I lived the first fifteen years of my life in Texas. I didn’t realize until I moved to another state how much people and customs vary from region to region. I have lived in four U.S. states in my life, and they all have a distinct culture. I’ve had to adjust to each one in turn, but the funny thing is that I have to readjust every time I return to Texas. Old, familiar things can surprise me by feeling old and familiar and resurrecting memories from days that seem lifetimes removed from the present.
I have loved everywhere I have lived, but I think I love Texas best. And though I did not live in Central Texas until adulthood, it feels more like home than anywhere else. Even so, I had to readjust my attitudes and expectations when I moved back from New York.
When I lived in New York, I had a pretty strong sense of identity: I was the guy from Texas. I was the one with the University of Texas Longhorns baseball cap. I was the one who sneered at the stuff that passed for Tex-Mex cuisine on Long Island. I was the one who said y’all so naturally that hardly anyone noticed. I was, at any given time, the most patient person in the room by far. I was the one who knew what a sky full of stars looks like. I was the one who had driven a tractor, ridden a horse, milked a goat, and eaten truly fresh beef.
I guess I’m still all or most of those things, but it doesn’t mean as much here. Everyone in Austin is from Texas, or at least lives in Texas. My UT cap is one of a million that grace the heads in this city, and it gets lost in the sea of burnt orange paraphernalia that has grown even larger since we beat USC 41–38 in the final minute of the national championship. People here actually have a lifetime of experience with authentic Tex-Mex food. Everyone says y’all except for the transplanted northerners, and even some of them say it. I am no longer even in the running for the most patient or slowest-talking person in the room.

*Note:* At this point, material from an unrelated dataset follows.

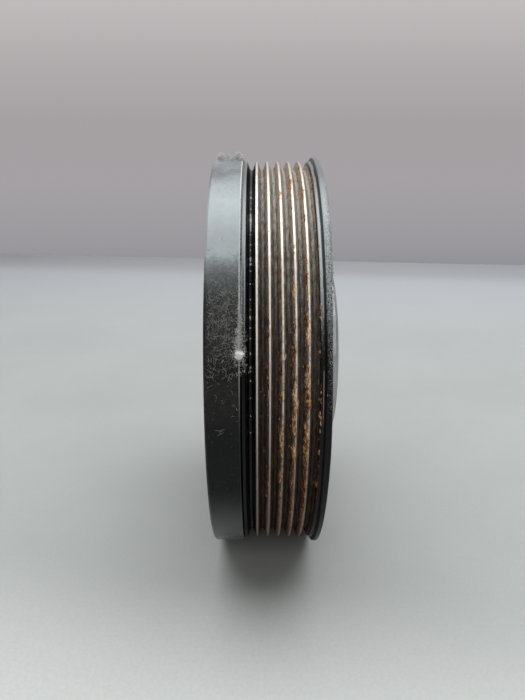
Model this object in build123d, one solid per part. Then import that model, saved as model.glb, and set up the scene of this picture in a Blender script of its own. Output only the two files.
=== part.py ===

New Yorkers, and probably the rest of the country as well, make fun of Texans for all those things. I think they don’t realize that Texans make fun of them for their irrationally hectic pace of life, the weird things they say (like you guys even when they’re not talking to guys), and their tendency to prefer concrete over grass and their $1,500-a-month efficiency apartments over affordable acreage.
Mrs. Happy and I attended the university-wide graduation ceremony at UT this past weekend. The orchestra played a medley called Songs of Texas. One of the songs in the medley was Deep in the Heart of Texas. In the old movie Pee-wee’s Big Adventure, Pee-wee Herman phones his girlfriend while in San Antonio and proves to her that he’s in Texas by leaning out of the phone booth and singing “The stars at niiight Are big and briiight…”. Everyone within earshot of the phone booth claps four times in rhythm and sings “Deep in the Heaaart of Texas.” I would not be surprised if that worked in real life. Nearly everyone in the graduation audience (including me) clapped at the appropriate times, though we didn’t sing back at the orchestra. That would never happen in New York. I would be the only one clapping, and people would look at me like I had ten heads, but at least I would have a more distinct identity.